§ **EXERCISE DIRECTIONS**: Quote verbatim everything from the line containing "build_chassis()" down to the line containing "part_box(name) for name", with both of those lines included and no others.

§ **COLLECTED MATERIAL**:
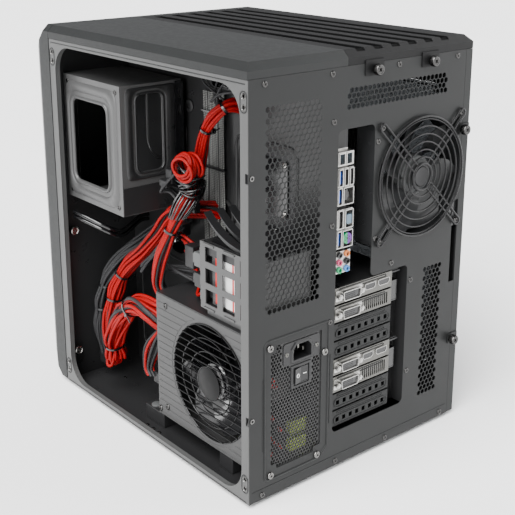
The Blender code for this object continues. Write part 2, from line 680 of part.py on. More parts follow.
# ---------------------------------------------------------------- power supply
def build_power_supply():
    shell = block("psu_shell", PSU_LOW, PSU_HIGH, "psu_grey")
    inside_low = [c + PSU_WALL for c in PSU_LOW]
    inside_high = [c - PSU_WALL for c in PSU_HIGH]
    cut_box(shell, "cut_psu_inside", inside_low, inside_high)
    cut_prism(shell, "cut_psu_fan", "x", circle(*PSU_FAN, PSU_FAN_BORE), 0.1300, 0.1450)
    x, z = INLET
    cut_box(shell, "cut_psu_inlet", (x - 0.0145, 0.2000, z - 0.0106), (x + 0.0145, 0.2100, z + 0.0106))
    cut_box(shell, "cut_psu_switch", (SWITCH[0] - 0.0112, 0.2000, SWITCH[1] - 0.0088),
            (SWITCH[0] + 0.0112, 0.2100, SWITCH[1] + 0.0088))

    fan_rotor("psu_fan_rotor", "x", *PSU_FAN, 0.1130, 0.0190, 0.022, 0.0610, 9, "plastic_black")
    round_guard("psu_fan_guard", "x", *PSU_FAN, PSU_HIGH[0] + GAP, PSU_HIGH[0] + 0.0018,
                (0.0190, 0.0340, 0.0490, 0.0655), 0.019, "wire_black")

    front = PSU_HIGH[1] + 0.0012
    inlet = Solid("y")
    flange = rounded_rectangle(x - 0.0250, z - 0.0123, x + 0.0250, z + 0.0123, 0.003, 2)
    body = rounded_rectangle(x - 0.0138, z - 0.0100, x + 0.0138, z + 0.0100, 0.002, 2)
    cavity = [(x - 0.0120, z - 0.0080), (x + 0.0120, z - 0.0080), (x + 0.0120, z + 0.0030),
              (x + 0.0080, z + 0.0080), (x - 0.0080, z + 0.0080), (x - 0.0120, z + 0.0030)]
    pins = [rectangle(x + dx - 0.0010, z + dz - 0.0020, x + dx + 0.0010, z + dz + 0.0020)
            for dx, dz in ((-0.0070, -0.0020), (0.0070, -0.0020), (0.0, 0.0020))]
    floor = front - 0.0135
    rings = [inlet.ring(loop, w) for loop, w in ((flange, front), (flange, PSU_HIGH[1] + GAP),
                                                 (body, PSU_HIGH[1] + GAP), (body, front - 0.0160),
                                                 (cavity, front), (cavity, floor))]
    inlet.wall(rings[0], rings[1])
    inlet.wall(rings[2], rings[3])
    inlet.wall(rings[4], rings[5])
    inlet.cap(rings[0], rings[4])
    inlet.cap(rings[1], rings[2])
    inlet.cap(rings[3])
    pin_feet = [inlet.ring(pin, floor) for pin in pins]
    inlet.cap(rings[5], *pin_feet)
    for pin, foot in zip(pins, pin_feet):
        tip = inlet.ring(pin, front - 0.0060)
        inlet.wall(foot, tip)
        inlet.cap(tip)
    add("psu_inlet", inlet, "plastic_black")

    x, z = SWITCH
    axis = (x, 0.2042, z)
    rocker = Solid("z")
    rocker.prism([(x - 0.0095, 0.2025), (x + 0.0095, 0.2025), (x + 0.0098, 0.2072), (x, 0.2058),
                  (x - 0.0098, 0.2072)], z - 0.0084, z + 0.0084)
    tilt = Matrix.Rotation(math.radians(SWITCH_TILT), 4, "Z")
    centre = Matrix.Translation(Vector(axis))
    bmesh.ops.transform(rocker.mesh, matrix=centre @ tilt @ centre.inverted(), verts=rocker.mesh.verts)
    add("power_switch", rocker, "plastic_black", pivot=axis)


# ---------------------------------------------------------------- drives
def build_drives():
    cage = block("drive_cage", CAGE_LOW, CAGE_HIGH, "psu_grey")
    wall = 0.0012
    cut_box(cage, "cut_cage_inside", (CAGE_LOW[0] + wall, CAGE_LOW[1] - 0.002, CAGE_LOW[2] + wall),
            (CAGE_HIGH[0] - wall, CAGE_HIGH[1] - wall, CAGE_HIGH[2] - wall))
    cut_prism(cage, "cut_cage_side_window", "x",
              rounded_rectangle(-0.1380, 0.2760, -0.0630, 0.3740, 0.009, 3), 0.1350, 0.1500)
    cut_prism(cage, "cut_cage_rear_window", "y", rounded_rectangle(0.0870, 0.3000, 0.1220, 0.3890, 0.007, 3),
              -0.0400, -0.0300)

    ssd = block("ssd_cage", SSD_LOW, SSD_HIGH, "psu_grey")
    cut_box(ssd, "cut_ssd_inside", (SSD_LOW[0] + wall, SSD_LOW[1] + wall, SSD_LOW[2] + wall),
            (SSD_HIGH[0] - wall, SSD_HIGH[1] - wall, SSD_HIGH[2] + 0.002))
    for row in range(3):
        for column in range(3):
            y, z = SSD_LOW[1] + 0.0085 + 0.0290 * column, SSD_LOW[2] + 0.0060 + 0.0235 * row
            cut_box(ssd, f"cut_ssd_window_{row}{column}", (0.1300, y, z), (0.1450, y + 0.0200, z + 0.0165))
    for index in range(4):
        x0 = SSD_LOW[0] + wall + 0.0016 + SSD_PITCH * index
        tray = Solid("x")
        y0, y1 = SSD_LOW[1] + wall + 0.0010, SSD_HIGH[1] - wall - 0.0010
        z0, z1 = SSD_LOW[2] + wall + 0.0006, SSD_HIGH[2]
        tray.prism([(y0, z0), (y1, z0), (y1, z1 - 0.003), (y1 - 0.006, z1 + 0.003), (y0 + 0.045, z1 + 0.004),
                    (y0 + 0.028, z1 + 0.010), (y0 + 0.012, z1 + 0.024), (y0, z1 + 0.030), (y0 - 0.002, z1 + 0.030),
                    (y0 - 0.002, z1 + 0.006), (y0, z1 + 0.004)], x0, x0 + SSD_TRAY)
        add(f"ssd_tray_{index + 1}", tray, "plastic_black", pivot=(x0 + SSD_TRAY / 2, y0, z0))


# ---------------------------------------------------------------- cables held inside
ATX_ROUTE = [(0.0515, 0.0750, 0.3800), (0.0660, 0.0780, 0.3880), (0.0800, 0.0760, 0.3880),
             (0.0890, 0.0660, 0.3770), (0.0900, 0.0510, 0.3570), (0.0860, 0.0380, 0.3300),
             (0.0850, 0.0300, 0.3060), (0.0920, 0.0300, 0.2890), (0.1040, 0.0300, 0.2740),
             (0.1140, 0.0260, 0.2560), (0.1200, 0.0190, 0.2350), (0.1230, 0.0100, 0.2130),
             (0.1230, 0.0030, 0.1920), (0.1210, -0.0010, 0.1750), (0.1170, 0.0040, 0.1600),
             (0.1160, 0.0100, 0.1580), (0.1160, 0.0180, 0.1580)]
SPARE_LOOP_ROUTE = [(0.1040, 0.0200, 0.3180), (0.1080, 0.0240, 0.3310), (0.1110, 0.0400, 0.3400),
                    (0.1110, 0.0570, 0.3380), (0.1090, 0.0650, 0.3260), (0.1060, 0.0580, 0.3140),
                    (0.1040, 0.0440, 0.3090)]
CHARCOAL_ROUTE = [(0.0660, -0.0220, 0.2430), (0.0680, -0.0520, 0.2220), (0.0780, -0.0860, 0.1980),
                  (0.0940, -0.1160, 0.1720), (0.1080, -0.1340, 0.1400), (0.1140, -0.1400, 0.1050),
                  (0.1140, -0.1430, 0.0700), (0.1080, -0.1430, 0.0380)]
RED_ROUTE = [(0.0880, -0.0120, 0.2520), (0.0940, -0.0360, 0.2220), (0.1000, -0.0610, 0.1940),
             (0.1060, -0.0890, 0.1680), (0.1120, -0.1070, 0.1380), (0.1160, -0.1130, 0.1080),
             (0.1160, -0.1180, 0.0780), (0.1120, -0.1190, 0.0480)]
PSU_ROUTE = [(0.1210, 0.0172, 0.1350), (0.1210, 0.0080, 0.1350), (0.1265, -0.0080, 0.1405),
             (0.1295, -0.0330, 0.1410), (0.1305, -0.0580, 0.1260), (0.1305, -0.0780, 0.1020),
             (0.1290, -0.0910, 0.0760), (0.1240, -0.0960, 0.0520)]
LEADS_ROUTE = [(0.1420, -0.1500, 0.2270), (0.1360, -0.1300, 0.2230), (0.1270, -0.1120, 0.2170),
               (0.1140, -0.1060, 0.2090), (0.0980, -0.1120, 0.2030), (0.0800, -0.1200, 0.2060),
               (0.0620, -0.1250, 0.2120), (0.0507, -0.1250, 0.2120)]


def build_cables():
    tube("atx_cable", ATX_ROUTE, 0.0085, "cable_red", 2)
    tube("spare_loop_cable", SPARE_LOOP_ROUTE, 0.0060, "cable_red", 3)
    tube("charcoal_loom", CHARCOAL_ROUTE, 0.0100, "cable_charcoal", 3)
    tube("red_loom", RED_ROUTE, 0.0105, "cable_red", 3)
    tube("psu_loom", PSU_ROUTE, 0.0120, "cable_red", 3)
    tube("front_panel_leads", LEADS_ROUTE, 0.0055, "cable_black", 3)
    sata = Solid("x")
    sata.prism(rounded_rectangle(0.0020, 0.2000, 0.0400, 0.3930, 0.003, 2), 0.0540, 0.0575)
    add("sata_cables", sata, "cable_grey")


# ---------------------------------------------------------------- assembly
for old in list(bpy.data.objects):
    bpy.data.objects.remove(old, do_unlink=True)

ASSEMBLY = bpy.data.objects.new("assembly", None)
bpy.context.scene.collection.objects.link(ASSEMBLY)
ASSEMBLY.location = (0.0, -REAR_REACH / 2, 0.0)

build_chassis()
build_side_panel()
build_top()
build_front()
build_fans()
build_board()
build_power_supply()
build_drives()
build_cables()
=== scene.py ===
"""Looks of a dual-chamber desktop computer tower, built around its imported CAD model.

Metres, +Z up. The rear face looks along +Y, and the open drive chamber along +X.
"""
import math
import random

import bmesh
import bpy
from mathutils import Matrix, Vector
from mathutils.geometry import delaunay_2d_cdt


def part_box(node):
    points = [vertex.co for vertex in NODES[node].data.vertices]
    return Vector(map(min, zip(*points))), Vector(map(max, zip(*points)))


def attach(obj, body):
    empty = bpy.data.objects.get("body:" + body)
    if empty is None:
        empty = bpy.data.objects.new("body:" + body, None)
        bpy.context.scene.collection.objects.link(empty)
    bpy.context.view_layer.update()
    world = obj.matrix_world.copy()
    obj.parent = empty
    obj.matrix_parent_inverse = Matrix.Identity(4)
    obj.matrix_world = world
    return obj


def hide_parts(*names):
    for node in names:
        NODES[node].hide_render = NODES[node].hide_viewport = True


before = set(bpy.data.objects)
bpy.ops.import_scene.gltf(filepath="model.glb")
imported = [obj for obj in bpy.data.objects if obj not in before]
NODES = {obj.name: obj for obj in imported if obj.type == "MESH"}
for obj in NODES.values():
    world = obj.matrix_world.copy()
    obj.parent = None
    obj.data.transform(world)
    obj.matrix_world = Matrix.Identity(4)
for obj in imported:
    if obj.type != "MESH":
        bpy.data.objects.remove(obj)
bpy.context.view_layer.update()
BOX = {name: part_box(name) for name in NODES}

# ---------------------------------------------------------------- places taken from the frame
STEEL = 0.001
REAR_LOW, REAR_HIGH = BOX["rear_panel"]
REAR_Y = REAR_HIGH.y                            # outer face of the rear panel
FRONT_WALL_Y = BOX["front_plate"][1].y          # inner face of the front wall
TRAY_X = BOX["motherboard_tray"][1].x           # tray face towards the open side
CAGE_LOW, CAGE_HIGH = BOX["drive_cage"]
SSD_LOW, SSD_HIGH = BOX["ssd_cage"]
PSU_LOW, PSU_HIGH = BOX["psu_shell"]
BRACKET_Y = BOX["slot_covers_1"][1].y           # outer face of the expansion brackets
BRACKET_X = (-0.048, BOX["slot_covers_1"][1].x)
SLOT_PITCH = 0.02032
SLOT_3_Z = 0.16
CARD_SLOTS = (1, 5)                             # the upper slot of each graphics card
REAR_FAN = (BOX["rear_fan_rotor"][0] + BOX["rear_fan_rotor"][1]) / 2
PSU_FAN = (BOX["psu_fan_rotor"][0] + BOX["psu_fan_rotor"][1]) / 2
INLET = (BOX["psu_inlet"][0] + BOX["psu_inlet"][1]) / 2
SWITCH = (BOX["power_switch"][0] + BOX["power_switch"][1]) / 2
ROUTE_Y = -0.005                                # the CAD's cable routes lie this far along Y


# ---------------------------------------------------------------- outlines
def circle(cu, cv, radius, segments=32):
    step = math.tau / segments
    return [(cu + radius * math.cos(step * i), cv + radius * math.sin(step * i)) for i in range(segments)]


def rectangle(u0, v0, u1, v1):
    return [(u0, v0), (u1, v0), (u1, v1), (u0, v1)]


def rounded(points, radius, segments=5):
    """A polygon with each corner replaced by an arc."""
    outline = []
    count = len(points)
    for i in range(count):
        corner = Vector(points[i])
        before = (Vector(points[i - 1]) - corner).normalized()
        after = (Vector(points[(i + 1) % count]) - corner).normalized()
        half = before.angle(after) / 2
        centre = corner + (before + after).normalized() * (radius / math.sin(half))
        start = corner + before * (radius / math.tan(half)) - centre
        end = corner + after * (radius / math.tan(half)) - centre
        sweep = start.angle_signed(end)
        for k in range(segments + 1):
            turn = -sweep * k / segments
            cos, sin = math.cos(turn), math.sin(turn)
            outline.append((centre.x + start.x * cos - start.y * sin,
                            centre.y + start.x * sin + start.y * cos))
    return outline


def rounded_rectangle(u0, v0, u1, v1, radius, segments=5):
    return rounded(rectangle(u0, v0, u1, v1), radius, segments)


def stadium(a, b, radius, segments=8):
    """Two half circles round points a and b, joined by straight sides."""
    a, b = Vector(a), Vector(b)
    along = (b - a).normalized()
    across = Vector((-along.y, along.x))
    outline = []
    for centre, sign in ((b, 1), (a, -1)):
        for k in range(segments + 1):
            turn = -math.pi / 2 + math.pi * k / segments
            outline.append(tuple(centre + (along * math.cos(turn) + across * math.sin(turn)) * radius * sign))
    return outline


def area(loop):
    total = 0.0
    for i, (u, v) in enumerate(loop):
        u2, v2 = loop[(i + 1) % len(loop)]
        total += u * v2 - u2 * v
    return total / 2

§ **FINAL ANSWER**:
build_chassis()
build_side_panel()
build_top()
build_front()
build_fans()
build_board()
build_power_supply()
build_drives()
build_cables()
=== scene.py ===
"""Looks of a dual-chamber desktop computer tower, built around its imported CAD model.

Metres, +Z up. The rear face looks along +Y, and the open drive chamber along +X.
"""
import math
import random

import bmesh
import bpy
from mathutils import Matrix, Vector
from mathutils.geometry import delaunay_2d_cdt


def part_box(node):
    points = [vertex.co for vertex in NODES[node].data.vertices]
    return Vector(map(min, zip(*points))), Vector(map(max, zip(*points)))


def attach(obj, body):
    empty = bpy.data.objects.get("body:" + body)
    if empty is None:
        empty = bpy.data.objects.new("body:" + body, None)
        bpy.context.scene.collection.objects.link(empty)
    bpy.context.view_layer.update()
    world = obj.matrix_world.copy()
    obj.parent = empty
    obj.matrix_parent_inverse = Matrix.Identity(4)
    obj.matrix_world = world
    return obj


def hide_parts(*names):
    for node in names:
        NODES[node].hide_render = NODES[node].hide_viewport = True


before = set(bpy.data.objects)
bpy.ops.import_scene.gltf(filepath="model.glb")
imported = [obj for obj in bpy.data.objects if obj not in before]
NODES = {obj.name: obj for obj in imported if obj.type == "MESH"}
for obj in NODES.values():
    world = obj.matrix_world.copy()
    obj.parent = None
    obj.data.transform(world)
    obj.matrix_world = Matrix.Identity(4)
for obj in imported:
    if obj.type != "MESH":
        bpy.data.objects.remove(obj)
bpy.context.view_layer.update()
BOX = {name: part_box(name) for name in NODES}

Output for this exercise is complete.